В конце XX века наука сделала дерзкую ставку: да, записано. Или, по крайней мере, записаны склонности, которые ведут к таким поступкам. Появилась эволюционная психология, заявившая, что наш разум – не чистый лист, а набор адаптивных модулей, сформированных в каменном веке. Альтруизм – стратегия выживания родственных генов. Любовь – механизм привязанности для выращивания потомства. Даже религию объяснили как побочный продукт мозговых систем, склонных видеть закономерности и агентов.
Мы стали заложниками своих генов. Наследники инстинктов.
3.1. Охота на «ген морали»
Учёные действительно нашли гены, влияющие на социальное поведение. Ген рецептора окситоцина. Гены, связанные с серотониновым обменом. Их вариации коррелируют с уровнем доверчивости, агрессии, способностью к эмпатии.
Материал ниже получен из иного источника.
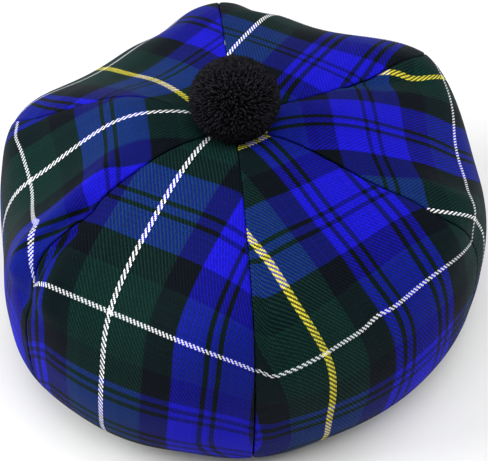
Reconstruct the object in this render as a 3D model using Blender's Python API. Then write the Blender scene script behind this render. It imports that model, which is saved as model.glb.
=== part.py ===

Но вот парадокс: наличие «гена альтруизма» не делает вас святым. А отсутствие «гена эмпатии» – не превращает в монстра. Эти гены – не кнопки, а регуляторы громкости. Они могут усилить или ослабить фон, на котором разворачивается ваша личная драма. Фон – не пьеса.
Философский призрак, которого поднимают эти открытия, – генетический детерминизм. Идея, что мы запрограммированы. Но это грубая ошибка. Гены не работают в вакууме. Они включаются и выключаются под влиянием среды. Травма в детстве может «замолчать» гены, отвечающие за стрессоустойчивость. Любовь и забота – «включить» гены, связанные с социальной привязанностью.